In fact, Arimidex and Femara are now approved for initial use in postmenopausal women with advanced breast cancer, rather than as a second-line of defense after Tamoxifen has failed. Arimidex has also been approved as adjuvant therapy -- drugs given after surgery or radiation -- for women with certain types of early breast cancer.

Aromatase inhibitors work differently than Tamoxifen; they actually lower the amount of estrogen the body produces. There's also evidence that they may be more effective drugs. The landmark ATAC study recently showed that Arimidex was significantly more effective than Tamoxifen in post-menopausal women with early breast cancer, and several studies have indicated that aromatase inhibitors cause less toxicity and fewer side effects than Tamoxifen.

"In terms of hormonal therapies, we now have a significant number of agents available, with new ones appearing all the time, and we can sequence them," says Isaacs.

Another anti-estrogen drug, Faslodex, is representative of a whole new class of drugs that work by destroying the estrogen receptors in cancerous breast cells. Faslodex was approved by the FDA and is now available. It's given as an injection and is approved for use in women with ER+ Tamoxifen-resistant metastatic breast cancer.
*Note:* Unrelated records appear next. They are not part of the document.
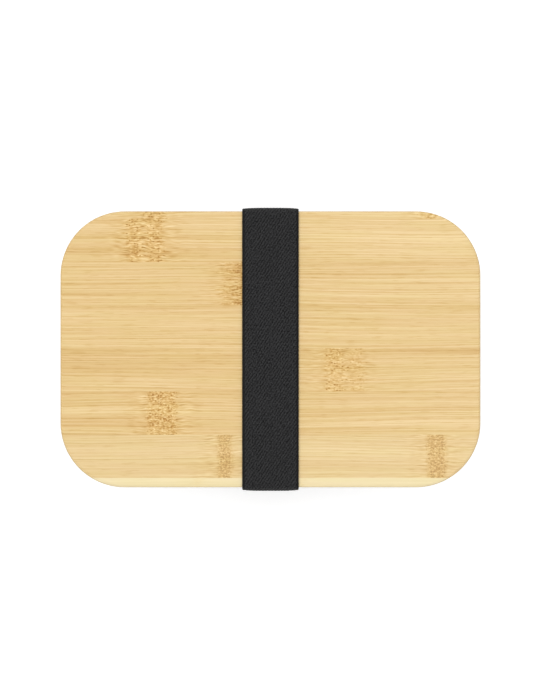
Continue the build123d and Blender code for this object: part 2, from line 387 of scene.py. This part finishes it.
# The staves of the lid's face, numbered from -Y to +Y
TOP_STAVES = {
    8: Stave(8, 0.54, 0.66, ((-52.0, 4.5, 0.9), (69.5, 4.0, 0.7))),
    7: Stave(7, 0.50, 0.62, ((-60.3, 3.3, 1.0), (-51.6, 3.6, 1.0)), comb=0.27, honey=0.08),
    6: Stave(6, 0.50, 0.59, ((-18.5, 3.0, 0.35), (-7.0, 8.5, 1.0)), honey=0.20),
    5: Stave(5, 0.56, 0.58, dark=0.12),
    4: Stave(4, 0.50, 0.57, ((28.5, 4.0, 0.8), (38.0, 3.0, 0.45)), honey=0.05, dark=0.11),
    3: Stave(3, 0.48, 0.56, ((-48.0, 6.4, 1.0),), comb=0.48, honey=0.08, ragged=7.0, dark=0.04),
    2: Stave(2, 0.50, 0.57, ((-20.3, 3.0, 1.0), (73.3, 4.0, 1.0)), 0.17, comb=0.7, honey=0.22, ragged=4.0),
    1: Stave(1, 0.60, 0.62, ((-32.0, 0.8, 0.5), (14.0, 0.8, 0.5)), 0.75),
}


def dress_lid():
    """Give each stave its own cut of bamboo."""
    for number, stave in TOP_STAVES.items():
        node = f"lid_top_stave_{number}"
        dress(node, Bamboo(node, stave).build())
    dice = random.Random(4)
    for number in range(1, UNDER_STAVES + 1):
        node = f"lid_under_stave_{number}"
        place = dice.uniform(-85, 85)
        knuckles = tuple((place + k * KNUCKLE_SPACING, dice.uniform(5, 9), 1.0) for k in (-1, 0, 1))
        light = dice.uniform(0.54, 0.68)
        stave = Stave(20 + number, light, light + dice.uniform(-0.05, 0.05), knuckles)
        dress(node, Bamboo(node, stave).build())


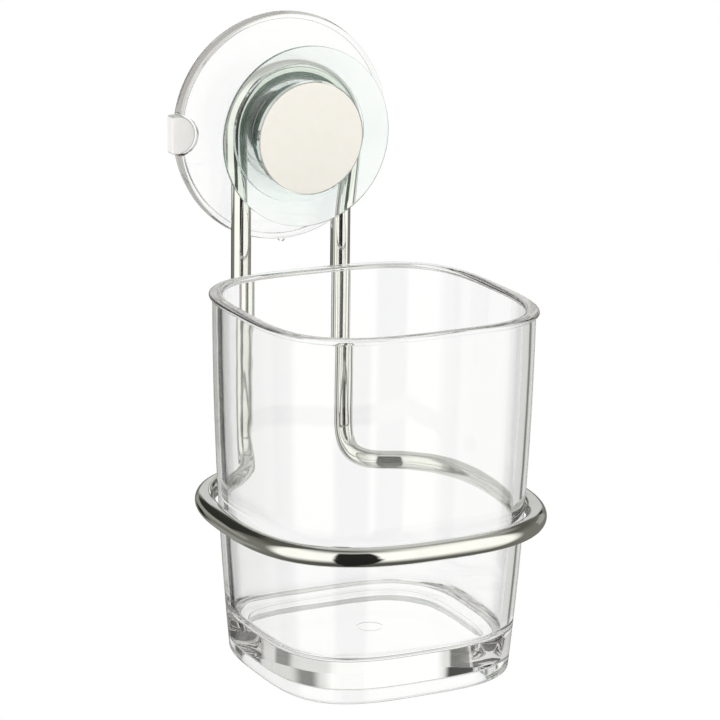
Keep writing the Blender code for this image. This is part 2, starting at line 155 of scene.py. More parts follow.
# Depths in front of the wall, and two radii that follow the wire's
PAD_POCKET_FLOOR = PAD_CAVITY + PAD_SKIN
PAD_POCKET_ROOF = PAD_POCKET_FLOOR + GAP + STUD_HEAD_THICKNESS + GAP
DISH_BACK = PAD_LIP + GAP
DISH_RIM_FRONT = DISH_BACK + DISH_RIM_HEIGHT
PLATEAU_FRONT = DISH_RIM_FRONT + DISH_RISE
PLATEAU_RADIUS = ARCH_RADIUS + WIRE_RADIUS + DISH_PLATEAU_MARGIN
WIRE_DEPTH = PLATEAU_FRONT + GAP + WIRE_RADIUS
WIRE_FRONT = WIRE_DEPTH + WIRE_RADIUS
BOSS_RADIUS = ARCH_RADIUS - WIRE_RADIUS - GAP
HUB_BACK = WIRE_FRONT + GAP + WASHER_THICKNESS + GAP
KNOB_BACK = HUB_BACK + KNOB_HUB_HEIGHT
KNOB_EDGE_BACK = KNOB_BACK + KNOB_BACK_RISE
KNOB_EDGE_FRONT = KNOB_EDGE_BACK + KNOB_EDGE
KNOB_FRONT = KNOB_EDGE_FRONT + KNOB_FACE_RISE
CAP_FRONT = KNOB_FRONT + CAP_PROUD
CAP_BACK = CAP_FRONT - CAP_THICKNESS
CAP_SEAT = CAP_BACK - GAP
INSERT_FRONT = CAP_SEAT - GAP

# Levels of the tumbler
CUP_TOP = -TUMBLER_TOP_DROP
CUP_BOTTOM = CUP_TOP - TUMBLER_HEIGHT
CUP_FLOOR = CUP_BOTTOM + FLOOR_HEIGHT
WALL_TOP = CUP_TOP - LIP_RISE
BEAD_FOOT = CUP_TOP - LIP_HEIGHT
EDGE_TOP = CUP_BOTTOM + BASE_EDGE_FILLET
RECESS_ROOF = CUP_BOTTOM + RECESS_DEPTH

# Camera, with its sensor's width in millimetres
CAMERA_YAW = math.radians(26.976)
CAMERA_PITCH = math.radians(15.129)
CAMERA_ROLL = math.radians(0.817)
CAMERA_DISTANCE = 0.88235
CAMERA_AIM = Vector((0.00714, -0.03529, -0.05554))
IMAGE_PIXELS = 720
FOCAL_PIXELS = 3443.9
SENSOR = 36.0

# Finishes: the two colours that a surface wanders between, the range of its roughness, the waves of its
# grain in a metre and how deep they are
FINISHES = {
    "clear_cup": (((0.985, 0.99, 0.99), (0.995, 0.995, 0.995)), (0.0, 0.015), 60, 0.00003),
    "clear_rigid": (((0.985, 0.99, 0.99), (0.995, 0.995, 0.995)), (0.0, 0.03), 80, 0.00003),
    "clear_aqua": (((0.955, 0.972, 0.966), (0.963, 0.972, 0.970)), (0.0, 0.02), 80, 0.00003),
    "soft_clear": (((0.98, 0.985, 0.985), (0.995, 0.99, 0.99)), (0.04, 0.12), 90, 0.00004),
    "chrome": (((0.80, 0.80, 0.78), (0.86, 0.86, 0.84)), (0.02, 0.06), 120, 0.000005),
    "plated_steel": (((0.62, 0.62, 0.60), (0.72, 0.72, 0.70)), (0.15, 0.30), 400, 0.00001),
    "natural_nylon": (((0.96, 0.97, 0.96), (0.98, 0.98, 0.98)), (0.02, 0.08), 200, 0.000005),
    "off_white": (((0.97, 0.935, 0.845), (0.99, 0.955, 0.875)), (0.28, 0.40), 300, 0.00001),
}
RIGID_IOR = 1.50
SOFT_IOR = 1.45
# Noise lies mostly in this range. The fine noise has so many waves to one of the broad noise
NOISE_RANGE = (0.3, 0.7)
BROAD_DETAIL = 2.0
FINE_DETAIL = 3.0
FINE_WAVES = 6

# Tints of the knob and of the cup's thick parts
AQUA_TINT = (0.40, 0.86, 0.73)
AQUA_DENSITY = 26
CUP_TINT = (0.40, 0.33, 0.26)
CUP_DENSITY = 1.2

# The pull tab's milky colour, a grey painted shade for its round edge, and the shares of its radius over
# which the milky colour sets in and the painted shade greys the edge
MILKY = (1.0, 0.985, 0.96)
MILKY_PAINTED_SHADE = (0.62, 0.60, 0.57)
MILKY_SHARES = (1.04, 1.01)
PAINTED_SHADE_SHARES = (0.90, 0.99)

# Studio: bearings and heights in degrees, bearings to the camera's right
LIGHT_BOUNCES = 48
FLOOR_DROP = 0.60
FLOOR_REACH = 6.0
FLOOR_TONE = (1.0, 1.0, 1.0)
FLOOR_ROUGHNESS = 0.9
PLAIN_LIGHT = (1.0, 1.0, 1.0)
PLAIN_STRENGTH = 1.0
CEILING = (0.10, 0.10, 0.085)
# Panels: edges of bearing and height, each with its softness, and a colour. Those behind the object
# take their bearings from the point behind it, and differ for bare metal and for light led by clear walls.
METAL_PANELS = (
    ((-100, 100, 20), (-50, 24, 36), (0.20, 0.20, 0.175)),
    ((20, 110, 20), (44, 90, 14), (0.38, 0.38, 0.35)),
    ((-64, -20, 14), (20, 44, 10), (0.035, 0.035, 0.03)),
    ((-75, -24, 6), (-36, -23, 5), (0.33, 0.33, 0.30)),
    ((-75, -24, 6), (-8, 7, 5), (0.33, 0.33, 0.30)),
    ((-62, -27, 6), (6, 26, 5), (0.030, 0.030, 0.027)),
    ((-22, 19, 6), (5, 26, 5), (0.66, 0.66, 0.65)),
    ((-42, -28, 6), (-24, -9, 5), (0.010, 0.010, 0.008)),
    ((28, 50, 6), (-5, 18, 6), (0.38, 0.38, 0.345)),
    ((21, 27, 3), (10, 20, 3), (0.030, 0.030, 0.027)),
)
GLASS_PANELS = (
    ((-100, 100, 20), (-50, 24, 36), (0.20, 0.20, 0.19)),
    ((-70, 60, 10), (-72, 28, 12), (0.80, 0.80, 0.78)),
    ((-17, 20, 6), (-72, 28, 12), (1.12, 1.12, 1.10)),
    ((-46, -20, 4), (-30, -4, 8), (0.035, 0.035, 0.033)),
    ((-46, -23, 3), (-2, 23, 5), (0.17, 0.17, 0.16)),
    ((25, 33, 5), (-44, 6, 10), (0.22, 0.22, 0.21)),
    ((37, 44, 3), (12, 30, 6), (0.30, 0.30, 0.29)),
)
FRONT_PANELS = (
    ((-80, 95, 18), (-38, 62, 48), (1.20, 1.20, 1.12)),
    ((-13, 25, 5), (-90, 58, 16), (0.020, 0.020, 0.018)),
    ((-14, 28, 5), (-70, -6, 10), (0.020, 0.020, 0.018)),
)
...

At least one study shows that it may also be helpful for women who have previously received other hormonal treatments in addition to Tamoxifen, such as aromatase inhibitors.

Earlier versions of hormone therapy sometimes caused nausea, bleeding and blood clots, but those side effects have been reduced significantly with the newer drugs. "Quality of life with these drugs is much better and the side effects are much more tolerable," Isaacs says.